I don’t often share my history of eating disorders with other people unless it happens to come up in conversation. I used to avoid doing so at all costs, but as I’ve distanced myself further from my patterns I find I’m more comfortable sharing my experience.
When I share my story, I often get comments. I think people are unsure what to say when you tell them that you once starved yourself so thin you scared yourself when you looked in the mirror – and I understand that. If I were to never have that experience, I wouldn’t be sure how to handle that either.
About fifty percent of the time, I get comments such as, “I could never be anorexic. I love food too much.” It’s a strange comment to receive – and often I’m not sure how to respond to it. Usually I just laugh and say, “Yeah, I get that,” and we go on our merry ways.
But it’s not like those of us who have suffered with eating disorders woke up one day and said, “I’m going to be anorexic!” It’s not something we aspired to achieve; it is a method of control when we feel like we have no other options. And then, the mindset ends up controlling us.

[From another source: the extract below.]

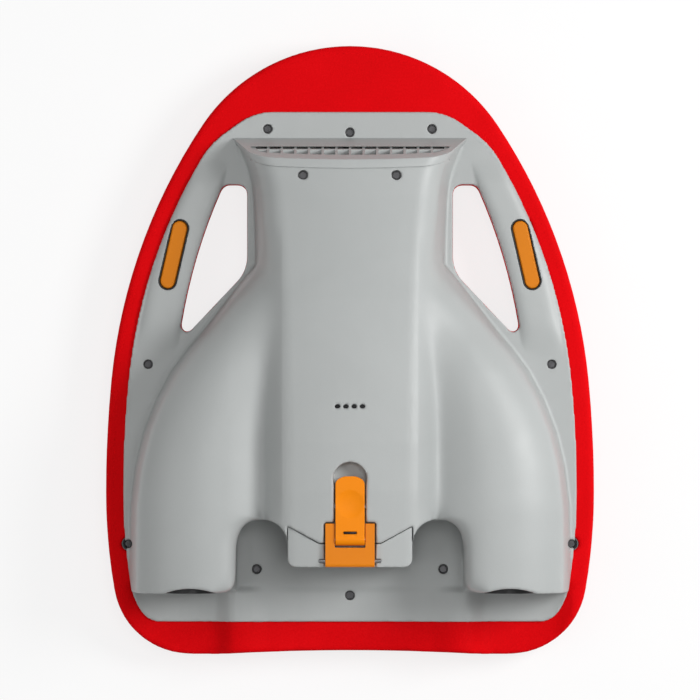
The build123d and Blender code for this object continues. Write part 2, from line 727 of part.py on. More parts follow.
def duct_form(grow):
    """Lofted water path from half of the mouth round to the pump."""
    lean = math.radians(MOUTH_LEAN)
    back = MOUTH_Y - BEZEL_DEPTH - (HULL_WALL + SOFT_GAP) / math.cos(lean)
    mouth_y = back - (DUCT_MOUTH_Z - PLATE_Z) * math.tan(lean)
    mouth = Plane(
        origin=(DUCT_MOUTH_X, mouth_y, DUCT_MOUTH_Z),
        x_dir=(1, 0, 0),
        z_dir=(0, math.cos(lean), math.sin(lean)),
    )
    faces = [mouth * Ellipse(DUCT_MOUTH_HALF + grow, DUCT_MOUTH_RISE + grow)]
    for y, x, z, half, rise in DUCT_SECTIONS:
        plane = Plane(origin=(x, y, z), x_dir=(1, 0, 0), z_dir=(0, 1, 0))
        faces.append(plane * Ellipse(half + grow, rise + grow))
    end = Plane(origin=(PUMP_X, PUMP_FRONT_Y, PUMP_Z), x_dir=(1, 0, 0), z_dir=(0, 1, 0))
    faces.append(end * Ellipse(PUMP_BORE + grow, PUMP_BORE + grow))
    return loft(faces, ruled=True)


def intake_duct():
    x, y = ROOF_SCREW
    boss = post(x, y, DUCT_MOUTH_Z, ROOF_BOSS_Z, BOSS_RADIUS)
    bore = duct_form(0)
    duct = duct_form(DUCT_WALL) + boss - bore
    return duct - post(x, y, DUCT_MOUTH_Z + DUCT_MOUTH_RISE, CEILING_Z, SCREW_RADIUS + SHAFT_RUN_GAP)


# ---- Pump --------------------------------------------------------------------------------------
def spun(profile_points):
    """Solid of revolution about the pump axis; points are (place along Y, radius)."""
    face = make_face(Polyline([(radius, y) for y, radius in profile_points], close=True))
    return Pos(PUMP_X, 0, PUMP_Z) * revolve(face, Axis.Y)


def pump_housing():
    outer = PUMP_BORE + PUMP_WALL
    tube = rod_along_y(PUMP_X, PUMP_Z, PUMP_REAR_Y, PUMP_FRONT_Y, outer)
    return tube - rod_along_y(PUMP_X, PUMP_Z, PUMP_REAR_Y, PUMP_FRONT_Y, PUMP_BORE)


def jet_nozzle():
    return spun(
        [
            (PUMP_REAR_Y, PUMP_BORE),
            (PUMP_REAR_Y, PUMP_BORE + PUMP_WALL),
            (NACELLE_REAR_Y + HULL_WALL + OUTLET_SCOOP_DEPTH, NOZZLE_BORE + DUCT_WALL),
            (NOZZLE_REAR_Y, NOZZLE_BORE + DUCT_WALL),
            (NOZZLE_REAR_Y, NOZZLE_BORE),
            (NACELLE_REAR_Y + HULL_WALL + OUTLET_SCOOP_DEPTH, NOZZLE_BORE),
        ]
    )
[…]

You would not tell someone who confides in you that they are depressed that, “I could never be depressed. I love life way too much.” Or someone with cancer, “I could never have cancer. I’m way too healthy.”
I don’t get upset when others say this, because who is taught what to say? Nor do I fault them. Had I never suffered an eating disorder, I would probably say the same thing.
But just know that, when you say that, it’s almost like you are elevating the status of an eating disorder – like it was a choice, or a goal, instead of a prison. I think most people are wrapped up in their own mindset – that they want to lose weight, or they have troubles with willpower, and they see this comment as a compliment on our willpower or admiration of our accomplishment to be thin.
The reality though is one where we were controlled by our compulsions. It wasn’t a decision of freedom or of willpower, it was a trap of obsessions and isolation and shame. It’s nothing to compliment, or to aspire towards, or admire.
Or maybe they’re just unsure what to say, and so they say the only thing that pops in their head. Either way, if you’ve ever found yourself on the other end of this conversation, don’t fret. It’s no big deal. You’ve broken no one with your comments, and it’s just more awkward than it is anything else.
But, for the future, the best thing you could possibly say would be, “Wow. I can’t imagine how difficult that must have been.” And leave it at that. It will save us both some awkwardness.